I put the blender and toaster into 'Food' because they help in the preparation of food, a thing necessary for survival. It makes sense to me then that any items that help in the preparation of food should go under 'Food'.

Should I have a category called Verizon? I realize that I might swithch phone plans later and change the category name, and then it would be difficult to compare to AT&T.

Absolutely right. A phone plan is something that I subscribe to, so for me it goes under 'subscriptions'. If I change my phone plan to something else, the category stays the same.

What about categories that you don't regularly use? Like furniture, new computer - do you just create them when you need them?

Those are big purchases that don't happen very often, but they do happen. Part of why the budget is useful is because it helps you capture several points in time so you can easily find average values. If you create a category for 'Laptop' and only have one purchase in it, is that a good category? I think it can be, because averaged out over the other periods for which there were laptop purchases, you get a monthly average. On the other hand, the category will only have one entry in it every 2-3 years. Although most budgeting softwares let you hide categories, hiding something reduces its intentionality. You may want to create and fund a separate savings account for infrequent big ticket items like a new computer and moving expenses (We'll go over accounts in a later step).

In my new budget, I would put a new computer in 'Important > Purchases'.
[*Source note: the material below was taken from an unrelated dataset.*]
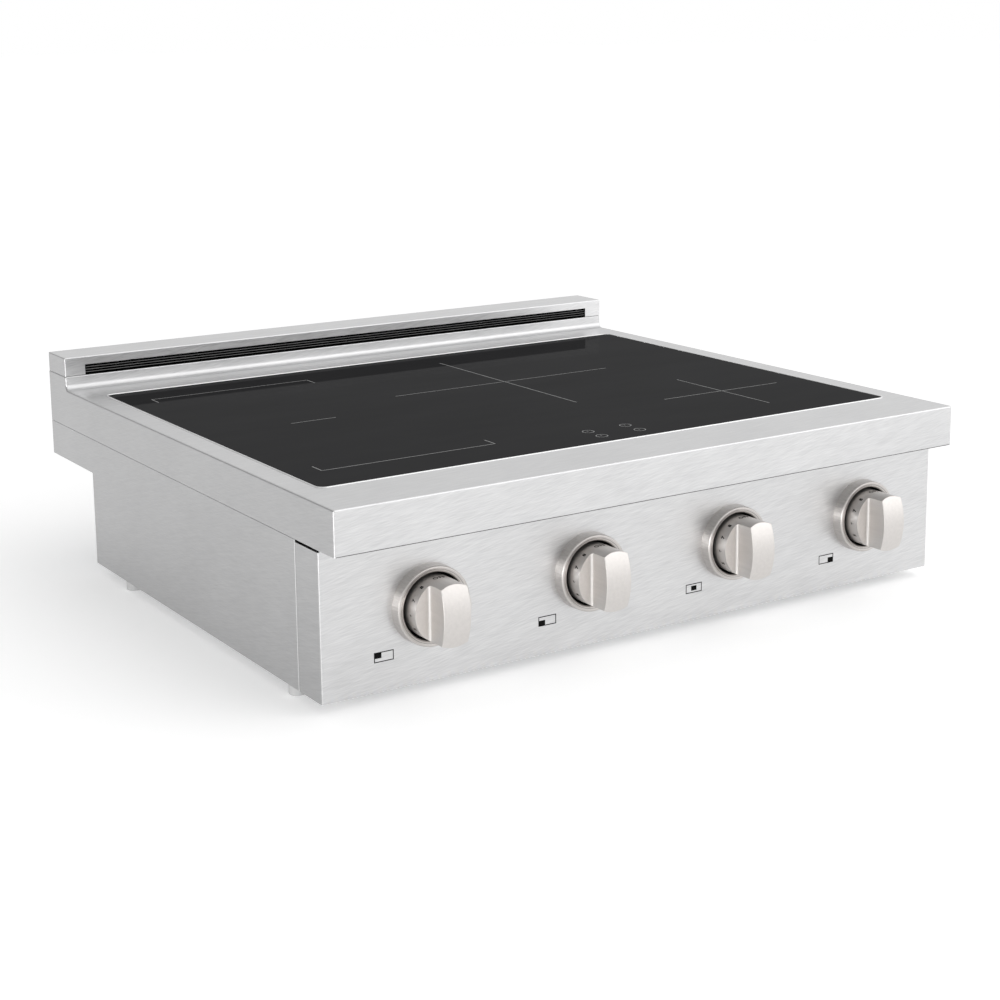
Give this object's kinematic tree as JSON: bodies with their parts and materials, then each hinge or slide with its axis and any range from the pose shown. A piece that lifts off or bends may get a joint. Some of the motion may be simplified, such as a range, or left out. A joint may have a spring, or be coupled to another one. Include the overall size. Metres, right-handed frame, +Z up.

What do you do with reimbursable expenses?

They go into 'Do Not Track' along with cashback. If you use your own card for work-related expenses, those transactions will show up in your budget. You can hide categories that you don't want to see in calculations or reports. Reimbursable work do not add value to a personal budget.

You can also just delete them, but that just sounds scary (and YNAB will sometimes re-import a deleted transaction if it was recent enough).